I’ve argued that recent attempts to locate problems of mathematization in economics in “formalism” misstep when they centre issues in foundations of mathematics and fail to connect critiques of axiomatization to challenges about mathematization. However, I have argued for a new framing for questions about mathematization in economics: where the methodology deploys theoretical models and uses mathematical tools requiring idealizations, the question is how we can determine which idealizations are beneficial and benign in the given context. In some contexts, such as real analysis used in General Equilibrium Theory, there is no obvious answer, so there are unresolved questions about the mathematization of economics.

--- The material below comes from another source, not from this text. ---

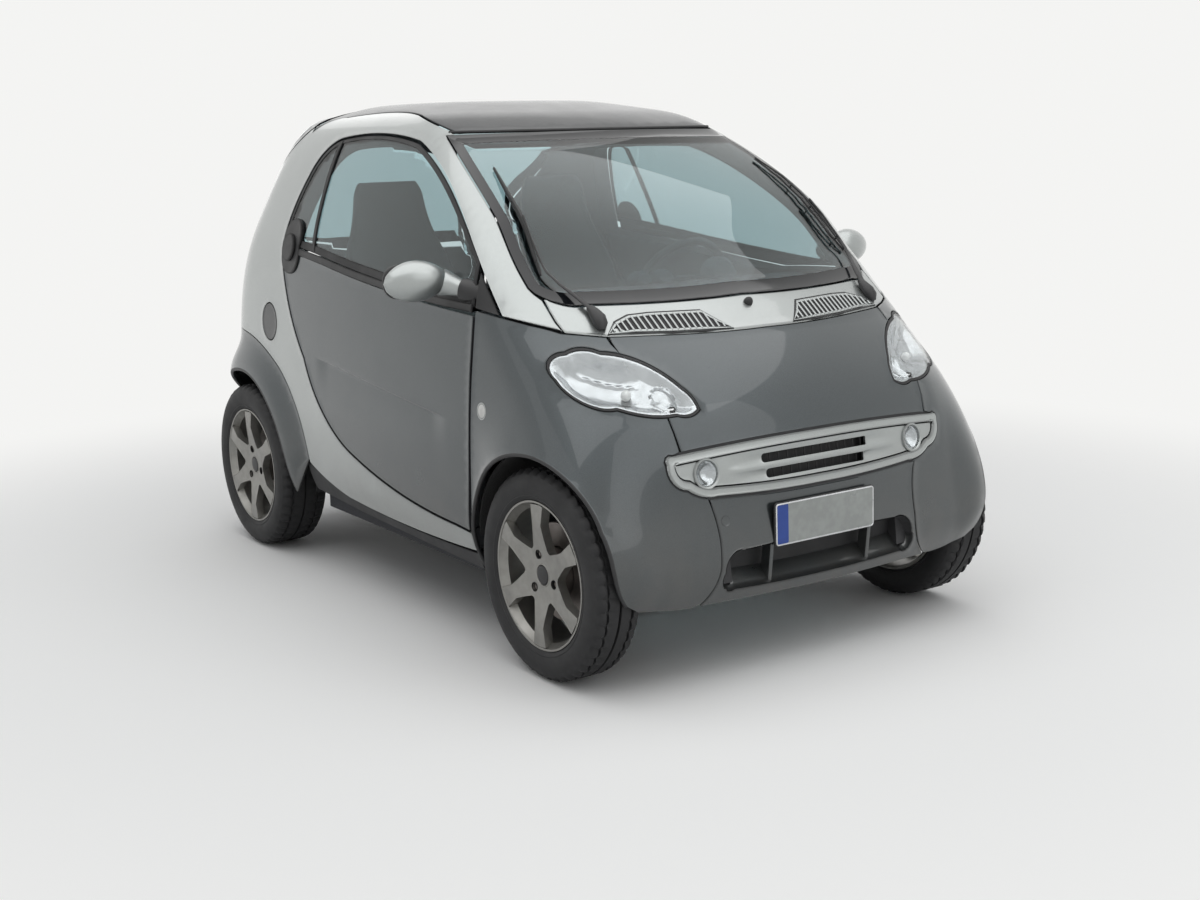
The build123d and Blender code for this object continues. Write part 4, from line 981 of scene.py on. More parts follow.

With respect to the broader context of debates over economic methodology, this framing could help explain why debates over formalization and mathematization in economics often intersect with normative and socio-political topics. Whether an idealization is apt for a given context can depend on what the modellers’ purposes are and what the research problem is; and as the phrase “dysfunction of the real world” suggests, evaluating idealizations in the economics context often involves normative as well as descriptive evaluation. We may disagree on what our modelling purposes are, or should be, and we may disagree over whether an idealization is innocuous or troubling in a given context. Topics for future research thus include not only how the idealizations enabling the application of various mathematical tools should be evaluated in the context of formal and modal models, but also what the stakes are of adopting one set of idealizations over another.